Coming back to where I came from (literally), is a bit of a surreal experience. It’s been a week now in Hong Kong and I am getting used to the weather and the hustle and bustle (getting used to it, not necessary preferring it) and I wonder how life would have turned out if 1997 didn’t happen (see how important politics is!). I can imagine more the lives of my parents before they had me (as children we never think of our parents as people and not our parents). What a feat moving to Canada really is, how different and distant are the lands from each other. Leaving Vancouver to go to grad school in Toronto is hard enough for me already; I will complain about getting to go home only once every four months while I now realize, my parents have never gone back to their “home” in Hong Kong in 18 years. My sister went back for the first time in the fall of 2006 and I am second. There are political reasons (haha) of course, with my dad’s paranoia about grandpa’s past as a KMT official (the governor of Suzhou! Crazy eh?) and I think they are planning the trip soon. But still. I think of those European pioneers that journeyed for months on a ship from Europe to North America in search for a better life and perhaps, gold. My parents were pioneers too.
About a man
Journalistic photographers often face the dilemmas of the ethnics of photographing distressing scenes such as people in pain, poverty or death. On the one hand, photographing is a medium that helps to convey the message to the world, but on the other hand, one feels like they are exploiting their subject. As an aspiring photographer, I run into this dilemma every time I take a photograph of a street person, a vendor or a building. As a thinker, I run into similar issues. Here I am, I think think think about the social condition of Hong Kong (and every other place I will visit in the next two months) and there is a helplessness and uselessness of just thinking and not actually doing anything but sightseeing, shopping and eating. I am going to study to be a social planner and do all sorts of things, one part of my brain says, but my heart still pounds and bleeds. And so I write and hope that these few words will remind an older “social planner” me and those around me, what life is really all about. Please Anna, never forget and don't ever stop bleeding. There are sights that should never exist.
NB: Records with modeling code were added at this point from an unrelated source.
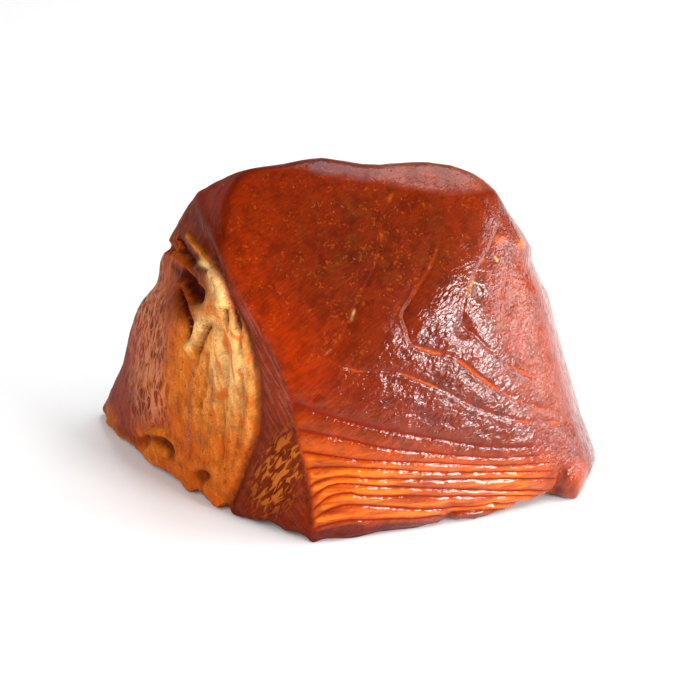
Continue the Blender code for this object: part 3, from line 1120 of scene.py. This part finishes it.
class NodeSheet:
    """A material's nodes, added one after the other."""

    def __init__(self, name: str) -> None:
        """Starts a material with an empty Principled shader.

        Args:
            name: the material's name.
        """
        self.material = bpy.data.materials.new(name)
        self.material.use_nodes = True
        self.tree = self.material.node_tree
        self.shader = self.tree.nodes["Principled BSDF"]

    def plug(self, value: object, socket: Socket) -> None:
        """Links an output to a socket, or sets the socket to a plain value.

        Args:
            value: a node's output, or a number, colour or vector.
            socket: the input that gets it.
        """
        if isinstance(value, Socket):
            self.tree.links.new(value, socket)
        else:
            socket.default_value = value

    def add(self, kind: str, inputs: dict | None = None, **settings: object) -> bpy.types.Node:
        """Adds a node.

        Args:
            kind: the node's type name.
            inputs: socket names or numbers with the value or output that each gets.
            settings: properties of the node.

        Returns:
            The node.
        """
        node = self.tree.nodes.new(kind)
        for name, value in settings.items():
            setattr(node, name, value)
        for socket, value in (inputs or {}).items():
            self.plug(value, node.inputs[socket])
        return node

    def value(self, name: str) -> Socket:
        """A number painted on the points."""
        return self.add("ShaderNodeAttribute", attribute_name=name).outputs["Fac"]

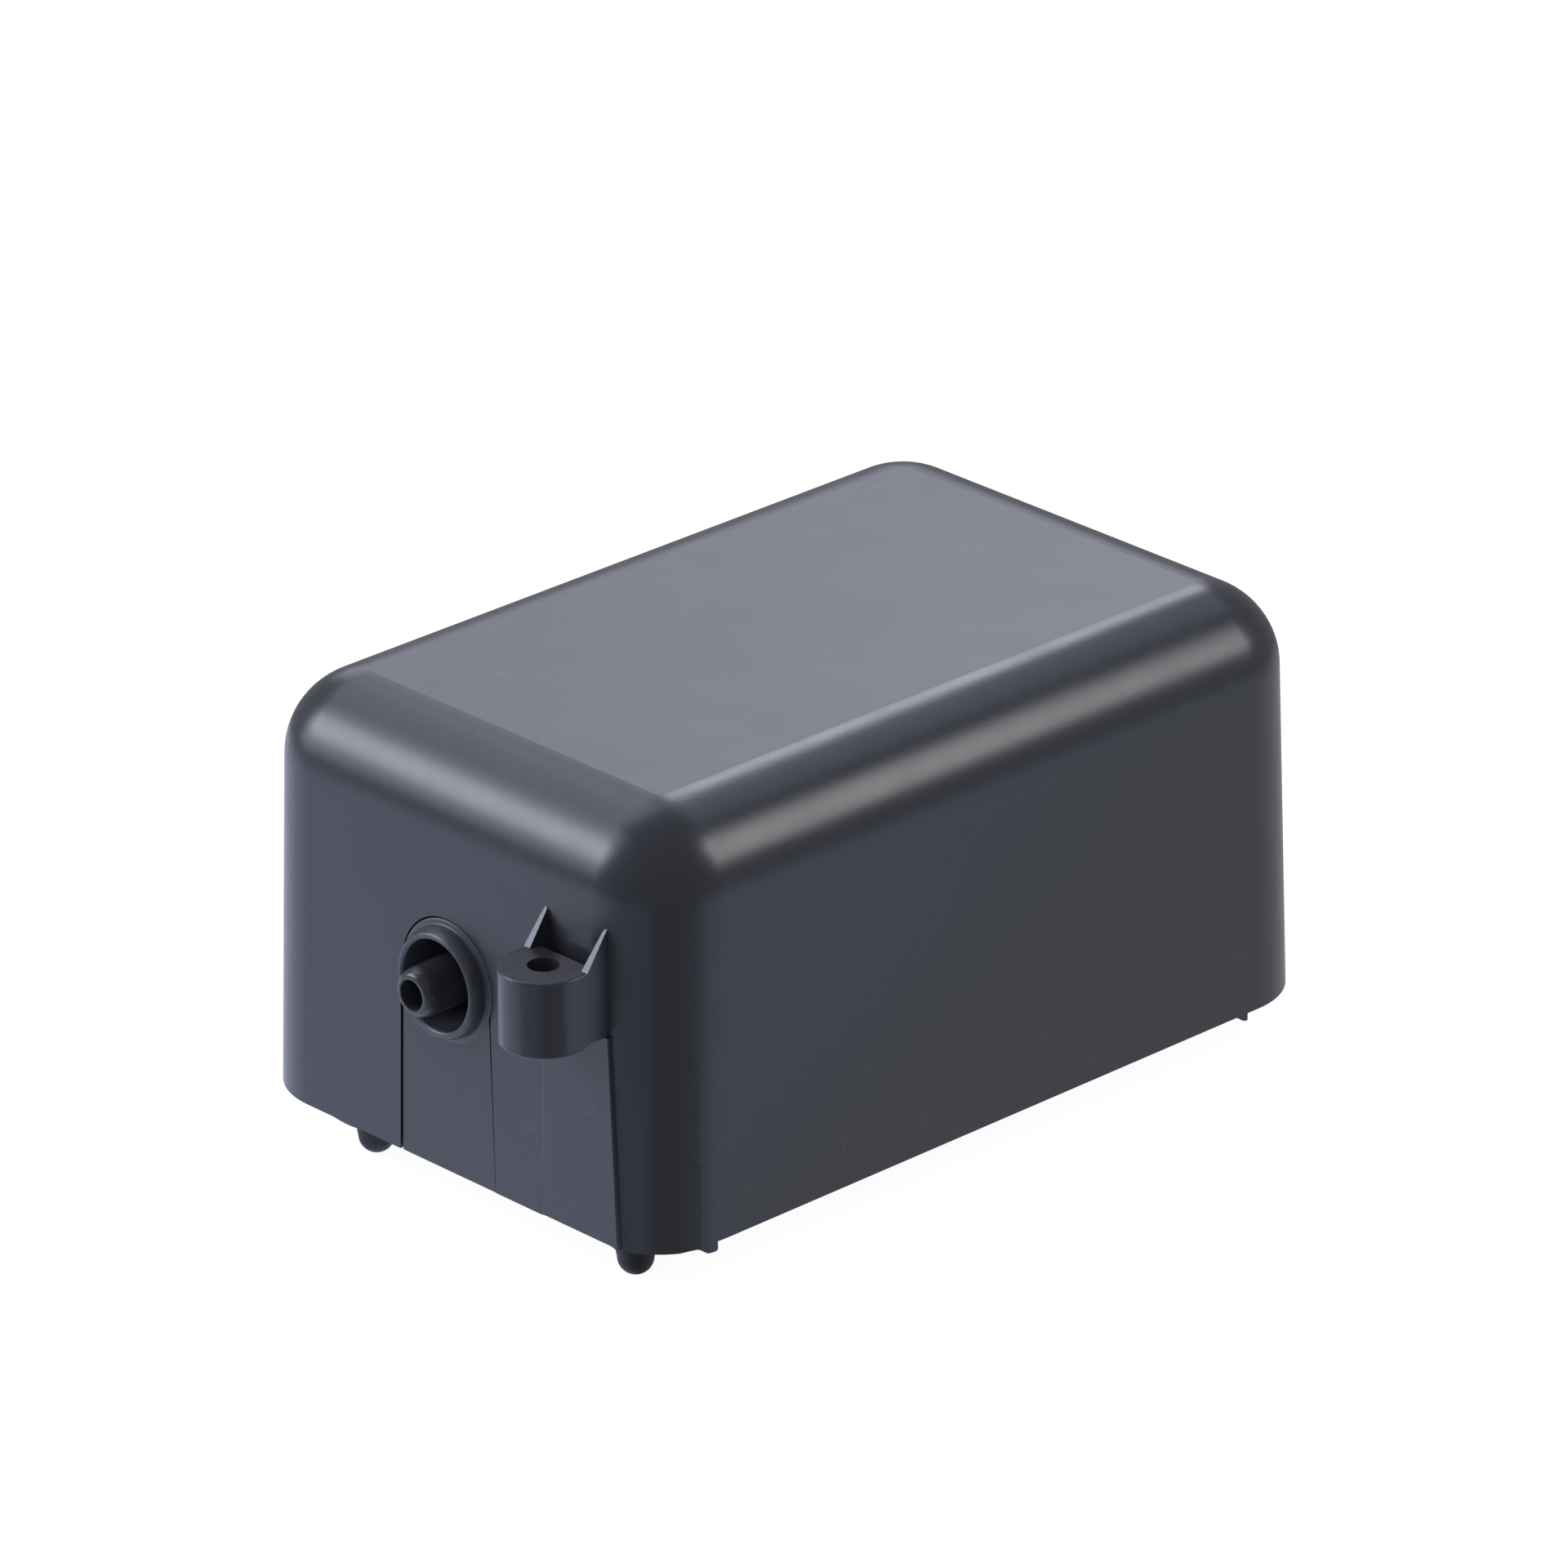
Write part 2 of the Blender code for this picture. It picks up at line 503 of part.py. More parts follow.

So I saw the same man again today laying face down on Fa Yuen Street in Mong Kok, which is one of those little pedestrian streets with three rows of vendors with a traffic of thousands of people daily. He’s got a wheelchair and he lies face down on the pavement on top of a blanket, wearing only shorts. The only noises he makes comes from his hand, where he bangs his tin cup every few seconds. His black shorts cover the only parts of his legs, both legs have been amputed from the knee down. I don’t know much about amputations but the scar looks horrendous (can these scars look nice, I don’t know), kind of like a bow except with skin.
There are a million reasons of how this man arrived at his present state. He could have been one of those people who gambled his life away or as innocent as a person who just fell into hard times. Maybe he’s a war veteran or someone who is being used as a bait to get money for sympathy (think Cambodia). I don’t know, only God knows but damn I can’t get the image out of my head. In a city like Hong Kong (as in every city but in varying degrees and dimensions), a mix of merit and hereditary separates the rich and the poor. I accept that, but I believe that we can make this gap more narrow and tip the scales a little bit more to be a compassionate society. This is why I think Plato and the other Greek philosophers are so important – meritocracy is such an quintessential value in our society. But if we only give others what they deserve, as Shakespeare writes in Hamlet, than “who will escape a whipping?”
“There’s gotta be more to life than chasing down every temporary high to satisfy me” – Stacy Orricio.

And to end off on a completely different random note...HK Disneyland! Just because this is my coolest jumping picture to date. Another walk down memory lane, I remember going to LA Disneyland when I was 8 with my auntie and cousin
1 comment:
I guess I visited your childhood home then! LOL. I went to Sam Tung Uk Museum with the parentals (which is beside those apartments) and we walked around the apartment complexes. Pretty cool area.
Thanks for sharing your stories about the past and present, and of course, how life in HK is so much different than the life in Canada that we take for granted each day.
Take care while you're in the Mainland.